On m’aurait menti ? Nos ancêtres ne seraient pas des primates mais un couple qui porte les noms d’Adam et Eve ? Au XXIème siècle, des prétentieux humains se croient encore supérieurs aux autres espèces animales et tombés du ciel par je ne sais quel miracle !
Le livre de Cédric Grimoult, « Mon père n’est pas un singe ? », retrace l’histoire de cette confrontation, qui perdure, entre le créationnisme et l’évolutionnisme. Le premier est une doctrine basée sur la Genèse et le second est fondé sur l’observation des faits naturels.

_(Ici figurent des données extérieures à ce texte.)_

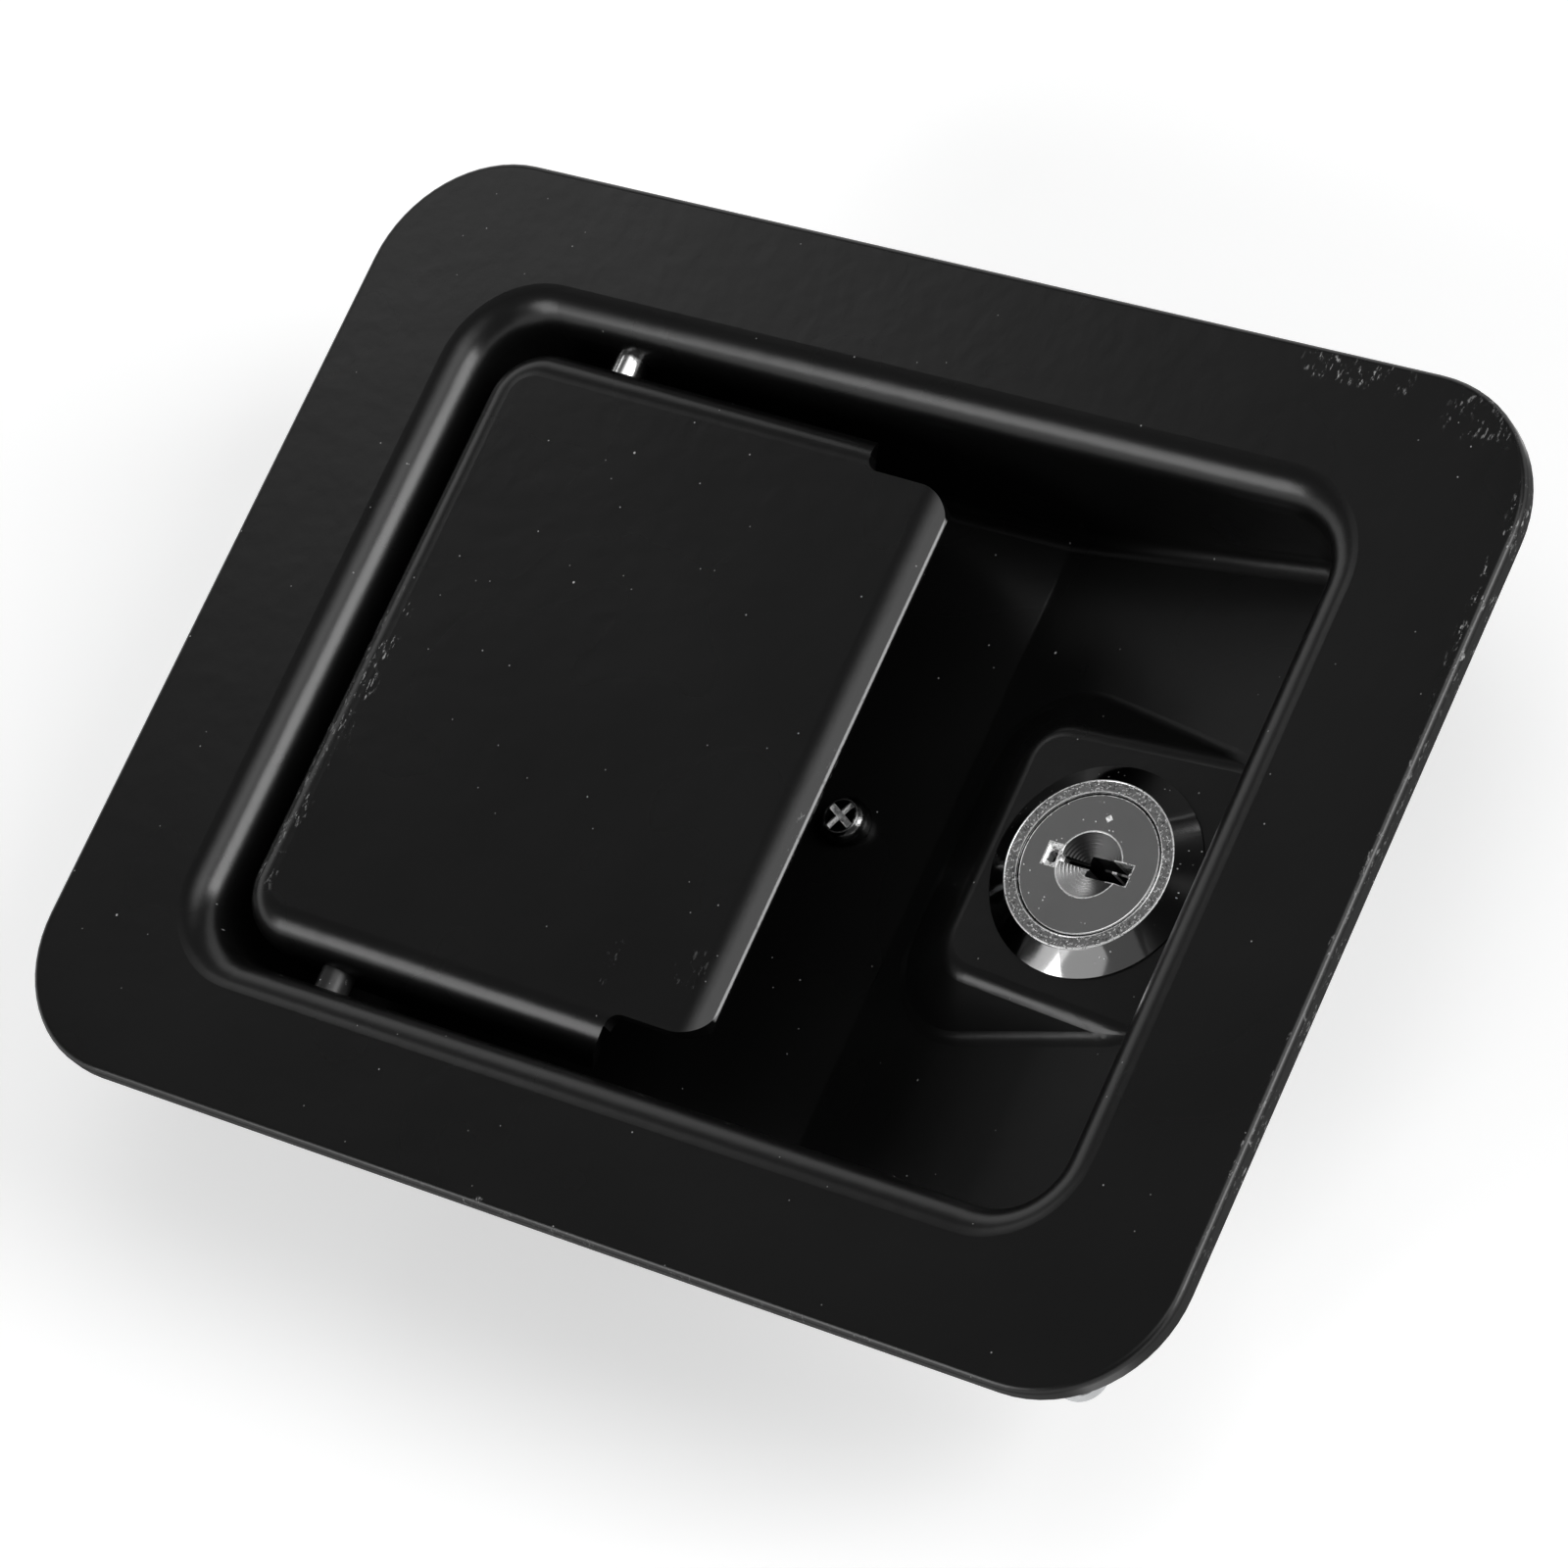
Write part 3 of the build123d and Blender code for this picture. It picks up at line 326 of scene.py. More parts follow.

Le premier chapitre passe rapidement sur l’instauration durant l’antiquité et le moyen-âge des dogmes monothéistes pour en venir au siècle des Lumières. Au XVIIème siècle, l’opinion commune était que la Bible et la nature disent les mêmes vérités mais dans des langages différents. A la renaissance, le conflit entre tradition et théorie nouvelle est ouvert. Petit à petit le surnaturel fait place au rationnel.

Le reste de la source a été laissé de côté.